Return each line containing "materials".

▶ **SUPPLIED DATA**
=====

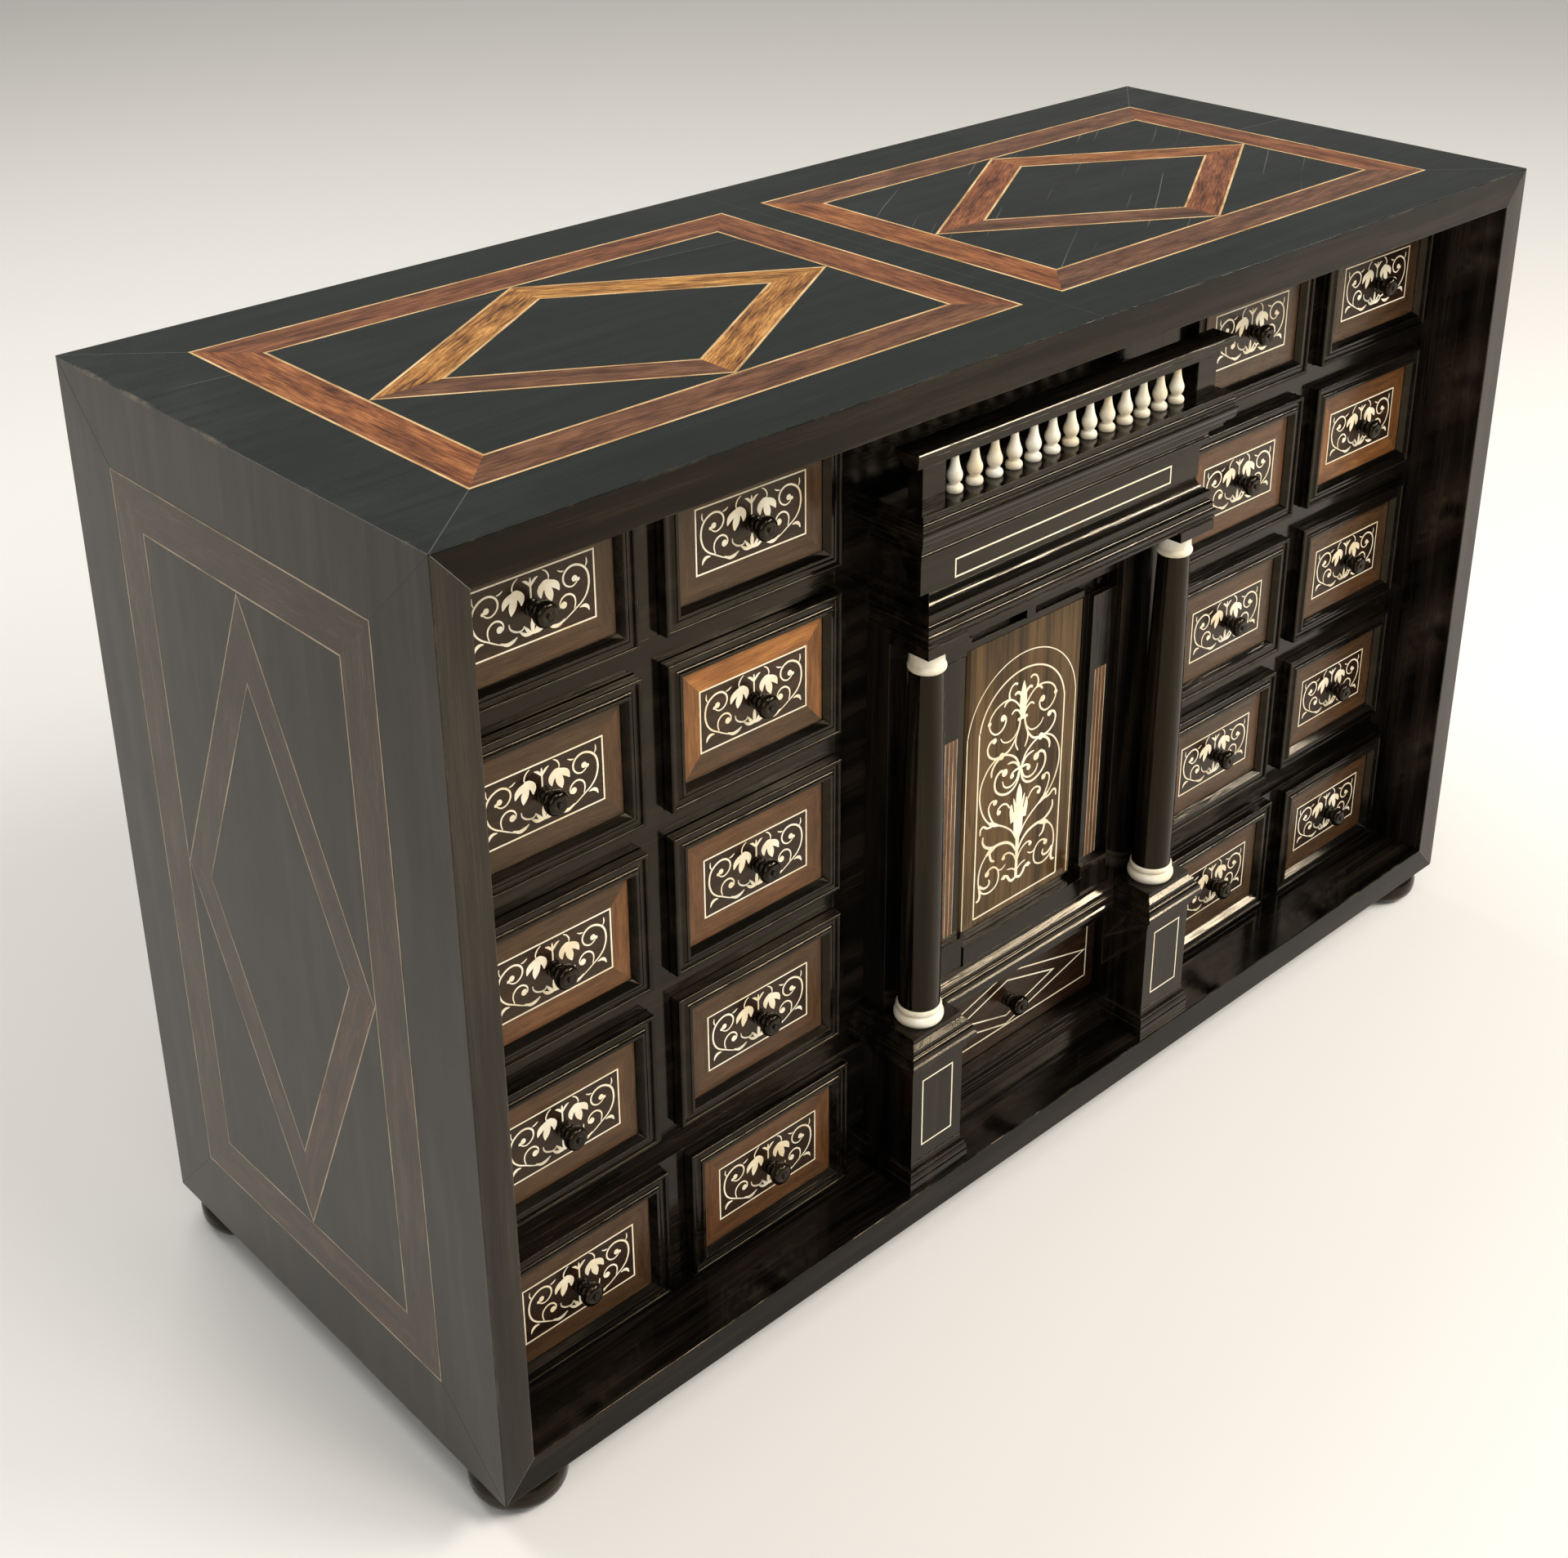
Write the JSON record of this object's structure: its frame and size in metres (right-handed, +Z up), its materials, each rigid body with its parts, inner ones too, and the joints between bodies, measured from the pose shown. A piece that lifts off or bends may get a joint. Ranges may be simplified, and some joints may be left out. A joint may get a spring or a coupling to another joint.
{
  "type": "table cabinet",
  "caption": "Ebony-veneered table cabinet with bone-inlaid drawers in banks beside a small columned portico with a central door.",
  "frame": {"origin": "middle of the rectangle round the case, on the surface that the feet stand on", "axes": "+X to the viewer's right, -Y towards the viewer, +Z up"},
  "size_m": [0.9, 0.347, 0.5835],
  "materials": {
    "ebony": "polished ebony veneer",
    "palisander": "polished palisander veneer and banding",
    "bone": "polished bone",
    "carcass_wood": "oiled softwood"
  },
  "bodies": {
    "cabinet": {"top_board": "ebony", "bottom_board": "ebony", "left_side": "ebony", "right_side": "ebony", "back_panel": "carcass_wood", "bun_feet": "ebony", "inner_partitions": "carcass_wood", "facade_rails": "ebony", "pedestals": "ebony", "plinth_mouldings": "ebony", "column_shafts": "ebony", "column_rings": "bone", "portico_frame": "ebony", "entablature": "ebony", "balusters": "bone", "balustrade_rail": "ebony", "door_niche": "carcass_wood"},
    "drawer_left_outer_1": {"drawer_front_left_outer_1": "ebony", "drawer_box_left_outer_1": "carcass_wood"},
    "drawer_left_outer_2": {"drawer_front_left_outer_2": "ebony", "drawer_box_left_outer_2": "carcass_wood"},
    "drawer_left_outer_3": {"drawer_front_left_outer_3": "ebony", "drawer_box_left_outer_3": "carcass_wood"},
    "drawer_left_outer_4": {"drawer_front_left_outer_4": "ebony", "drawer_box_left_outer_4": "carcass_wood"},
    "drawer_left_outer_5": {"drawer_front_left_outer_5": "ebony", "drawer_box_left_outer_5": "carcass_wood"},
    "drawer_left_inner_1": {"drawer_front_left_inner_1": "ebony", "drawer_box_left_inner_1": "carcass_wood"},
    "drawer_left_inner_2": {"drawer_front_left_inner_2": "ebony", "drawer_box_left_inner_2": "carcass_wood"},
    "drawer_left_inner_3": {"drawer_front_left_inner_3": "ebony", "drawer_box_left_inner_3": "carcass_wood"},
    "drawer_left_inner_4": {"drawer_front_left_inner_4": "ebony", "drawer_box_left_inner_4": "carcass_wood"},
    "drawer_left_inner_5": {"drawer_front_left_inner_5": "ebony", "drawer_box_left_inner_5": "carcass_wood"},
    "drawer_right_inner_1": {"drawer_front_right_inner_1": "ebony", "drawer_box_right_inner_1": "carcass_wood"},
    "drawer_right_inner_2": {"drawer_front_right_inner_2": "ebony", "drawer_box_right_inner_2": "carcass_wood"},
    "drawer_right_inner_3": {"drawer_front_right_inner_3": "ebony", "drawer_box_right_inner_3": "carcass_wood"},
    "drawer_right_inner_4": {"drawer_front_right_inner_4": "ebony", "drawer_box_right_inner_4": "carcass_wood"},
    "drawer_right_inner_5": {"drawer_front_right_inner_5": "ebony", "drawer_box_right_inner_5": "carcass_wood"},
    "drawer_right_outer_1": {"drawer_front_right_outer_1": "ebony", "drawer_box_right_outer_1": "carcass_wood"},
    "drawer_right_outer_2": {"drawer_front_right_outer_2": "ebony", "drawer_box_right_outer_2": "carcass_wood"},
    "drawer_right_outer_3": {"drawer_front_right_outer_3": "ebony", "drawer_box_right_outer_3": "carcass_wood"},
    "drawer_right_outer_4": {"drawer_front_right_outer_4": "ebony", "drawer_box_right_outer_4": "carcass_wood"},
    "drawer_right_outer_5": {"drawer_front_right_outer_5": "ebony", "drawer_box_right_outer_5": "carcass_wood"},
    "plinth_drawer": {"plinth_drawer_front": "palisander", "plinth_drawer_box": "carcass_wood"},
    "door": {"door": "palisander"}
  },
  "joints": [
    {"name": "drawer_left_outer_1_slide", "type": "slide", "parent": "cabinet", "child": "drawer_left_outer_1", "axis": [0, -1, 0], "range_m": [0, 0.2]},
    {"name": "drawer_left_outer_2_slide", "type": "slide", "parent": "cabinet", "child": "drawer_left_outer_2", "axis": [0, -1, 0], "range_m": [0, 0.2]},
    {"name": "drawer_left_outer_3_slide", "type": "slide", "parent": "cabinet", "child": "drawer_left_outer_3", "axis": [0, -1, 0], "range_m": [0, 0.2]},
    {"name": "drawer_left_outer_4_slide", "type": "slide", "parent": "cabinet", "child": "drawer_left_outer_4", "axis": [0, -1, 0], "range_m": [0, 0.2]},
    {"name": "drawer_left_outer_5_slide", "type": "slide", "parent": "cabinet", "child": "drawer_left_outer_5", "axis": [0, -1, 0], "range_m": [0, 0.2]},
    {"name": "drawer_left_inner_1_slide", "type": "slide", "parent": "cabinet", "child": "drawer_left_inner_1", "axis": [0, -1, 0], "range_m": [0, 0.2]},
    {"name": "drawer_left_inner_2_slide", "type": "slide", "parent": "cabinet", "child": "drawer_left_inner_2", "axis": [0, -1, 0], "range_m": [0, 0.2]},
    {"name": "drawer_left_inner_3_slide", "type": "slide", "parent": "cabinet", "child": "drawer_left_inner_3", "axis": [0, -1, 0], "range_m": [0, 0.2]},
    {"name": "drawer_left_inner_4_slide", "type": "slide", "parent": "cabinet", "child": "drawer_left_inner_4", "axis": [0, -1, 0], "range_m": [0, 0.2]},
    {"name": "drawer_left_inner_5_slide", "type": "slide", "parent": "cabinet", "child": "drawer_left_inner_5", "axis": [0, -1, 0], "range_m": [0, 0.2]},
    {"name": "drawer_right_inner_1_slide", "type": "slide", "parent": "cabinet", "child": "drawer_right_inner_1", "axis": [0, -1, 0], "range_m": [0, 0.2]},
    {"name": "drawer_right_inner_2_slide", "type": "slide", "parent": "cabinet", "child": "drawer_right_inner_2", "axis": [0, -1, 0], "range_m": [0, 0.2]},
    {"name": "drawer_right_inner_3_slide", "type": "slide", "parent": "cabinet", "child": "drawer_right_inner_3", "axis": [0, -1, 0], "range_m": [0, 0.2]},
    {"name": "drawer_right_inner_4_slide", "type": "slide", "parent": "cabinet", "child": "drawer_right_inner_4", "axis": [0, -1, 0], "range_m": [0, 0.2]},
    {"name": "drawer_right_inner_5_slide", "type": "slide", "parent": "cabinet", "child": "drawer_right_inner_5", "axis": [0, -1, 0], "range_m": [0, 0.2]},
    {"name": "drawer_right_outer_1_slide", "type": "slide", "parent": "cabinet", "child": "drawer_right_outer_1", "axis": [0, -1, 0], "range_m": [0, 0.2]},
    {"name": "drawer_right_outer_2_slide", "type": "slide", "parent": "cabinet", "child": "drawer_right_outer_2", "axis": [0, -1, 0], "range_m": [0, 0.2]},
    {"name": "drawer_right_outer_3_slide", "type": "slide", "parent": "cabinet", "child": "drawer_right_outer_3", "axis": [0, -1, 0], "range_m": [0, 0.2]},
    {"name": "drawer_right_outer_4_slide", "type": "slide", "parent": "cabinet", "child": "drawer_right_outer_4", "axis": [0, -1, 0], "range_m": [0, 0.2]},
    {"name": "drawer_right_outer_5_slide", "type": "slide", "parent": "cabinet", "child": "drawer_right_outer_5", "axis": [0, -1, 0], "range_m": [0, 0.2]},
    {"name": "plinth_drawer_slide", "type": "slide", "parent": "cabinet", "child": "plinth_drawer", "axis": [0, -1, 0], "range_m": [0, 0.2]},
    {"name": "door_hinge", "type": "hinge", "parent": "cabinet", "child": "door", "pos_m": [-0.0495, -0.1237, 0.1745], "axis": [0, 0, -1], "range_deg": [0, 100]}
  ]
}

=====

▶ **RESULT**
Write the JSON record of this object's structure: its frame and size in metres (right-handed, +Z up), its materials, each rigid body with its parts, inner ones too, and the joints between bodies, measured from the pose shown. A piece that lifts off or bends may get a joint. Ranges may be simplified, and some joints may be left out. A joint may get a spring or a coupling to another joint.
  "materials": {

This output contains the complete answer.